As a custom gunsmith and long range shooting instructor I hear stories from scores of hunters shooting at big game animals at EXTREME ranges under horrific conditions and scoring one shot kills. There are numerous companies promoting extreme range hunting and intrepid hunters are eager to join the fraternity and receive their merit badge. While there are a few extremely capable individuals promoting such shooting/hunting ethics, we must keep in mind the ability and knowledge of the hunters we are enticing.

Having run a long range shooting school for a number of years, we see a pretty good cross section of hunters come and go, many with years of shooting and hunting experience but lacking in the understanding of applied ballistics and hazardous environmental conditions that they face when going afield. It’s a fun and exciting thing to “ring steel” at 600-1000 on a windless day at 70 degrees from prone or bench rest conditions and another thing to do so at 20 degrees in 12 inches of snow with a 3-5 mph breeze blowing left to right and shooting over your pack.

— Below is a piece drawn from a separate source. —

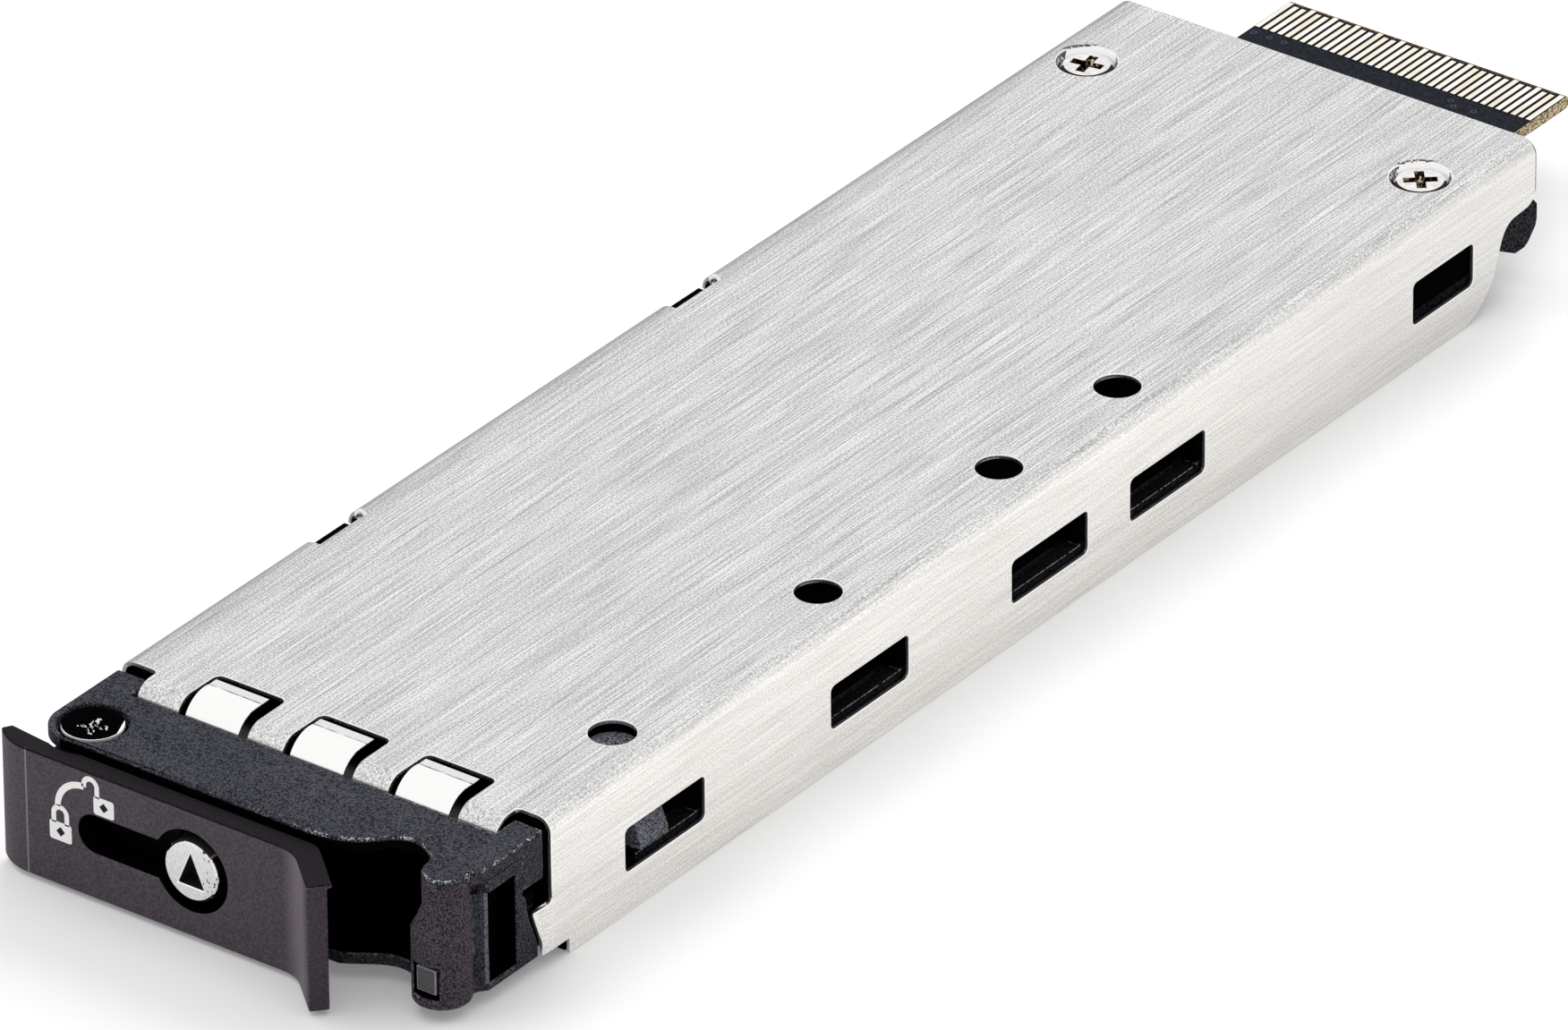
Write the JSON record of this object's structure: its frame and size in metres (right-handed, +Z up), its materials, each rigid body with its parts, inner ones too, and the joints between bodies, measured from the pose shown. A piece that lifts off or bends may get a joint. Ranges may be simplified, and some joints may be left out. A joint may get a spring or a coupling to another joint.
{
  "type": "carrier tray for a gumstick solid state drive",
  "caption": "Slim hot-swap carrier tray for a gumstick solid state drive, with a brushed sheet cover, black bezel, swing handle with lock and a rear edge connector.",
  "frame": {"origin": "on the underside of the tray floor, below the middle of the cover", "axes": "+X to the right seen from the handle end, +Y to the rear along the direction of insertion, +Z up out of the cover"},
  "size_m": [0.0333, 0.1235, 0.0101],
  "materials": {
    "brushed_cover": "lengthwise brushed sheet",
    "bright_spring": "bright rolled spring metal",
    "liner_plastic": "black moulded liner, half gloss",
    "bezel_plastic": "dark blue-grey fine spark texture",
    "handle_plastic": "dark warm grey, smooth matte",
    "retainer_plastic": "grey textured plastic",
    "nickel_screw": "nickel plated",
    "black_screw": "glossy black",
    "bright_lock": "bright plated",
    "steel_cam": "plain zinc plated",
    "board_mask": "dark navy solder mask",
    "drive_mask": "dark green solder mask",
    "gold_contact": "pale gold plated",
    "socket_plastic": "black connector body",
    "chip_plastic": "moulded chip packages",
    "pad_rubber": "soft blue-grey thermal pad",
    "lamp_plastic": "white lamp body",
    "clear_plastic": "smoky clear rod"
  },
  "bodies": {
    "tray": {"tray_base": "liner_plastic", "front_bezel": "bezel_plastic", "cover": "brushed_cover", "contact_spring": "bright_spring", "cover_screw_1": "nickel_screw", "cover_screw_2": "nickel_screw", "board_screw_1": "nickel_screw", "board_screw_2": "nickel_screw", "carrier_board": "board_mask", "edge_contacts_top": "gold_contact", "edge_contacts_bottom": "gold_contact", "drive_socket": "socket_plastic", "socket_contacts": "gold_contact", "drive_board": "drive_mask", "drive_contacts": "gold_contact", "drive_controller": "chip_plastic", "drive_cache": "chip_plastic", "drive_memory_1": "chip_plastic", "drive_memory_2": "chip_plastic", "board_regulator": "chip_plastic", "board_inductor": "chip_plastic", "thermal_pad": "pad_rubber", "drive_retainer": "retainer_plastic", "status_light": "lamp_plastic", "light_pipe": "clear_plastic", "pivot_screw": "black_screw"},
    "handle": {"handle": "handle_plastic"},
    "lock": {"lock_knob": "bright_lock", "lock_cam": "steel_cam", "lock_clip": "steel_cam"}
  },
  "joints": [
    {"name": "handle_swing", "type": "hinge", "parent": "tray", "child": "handle", "pos_m": [-0.013, -0.0546, 0.005], "axis": [0, 0, -1], "range_deg": [0, 75]},
    {"name": "lock_turn", "type": "hinge", "parent": "handle", "child": "lock", "pos_m": [-0.0028, -0.0552, 0.00465], "axis": [0, -1, 0], "range_deg": [0, 90]}
  ]
}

Over the years we’ve had some great shots attend our schools: military snipers, police marksmen, competitive shooters and some damn good country boys who grew up with a rifle in their hands. Our range facilities allow us to shoot under real world conditions. Shooters tackle switching winds as well as angular conditions complimented by irregular and broken ground. These are tough conditions to shoot in and make consistent hits at 500-600-700 yards, not to mention doing so at 875-900 and 1000 yards.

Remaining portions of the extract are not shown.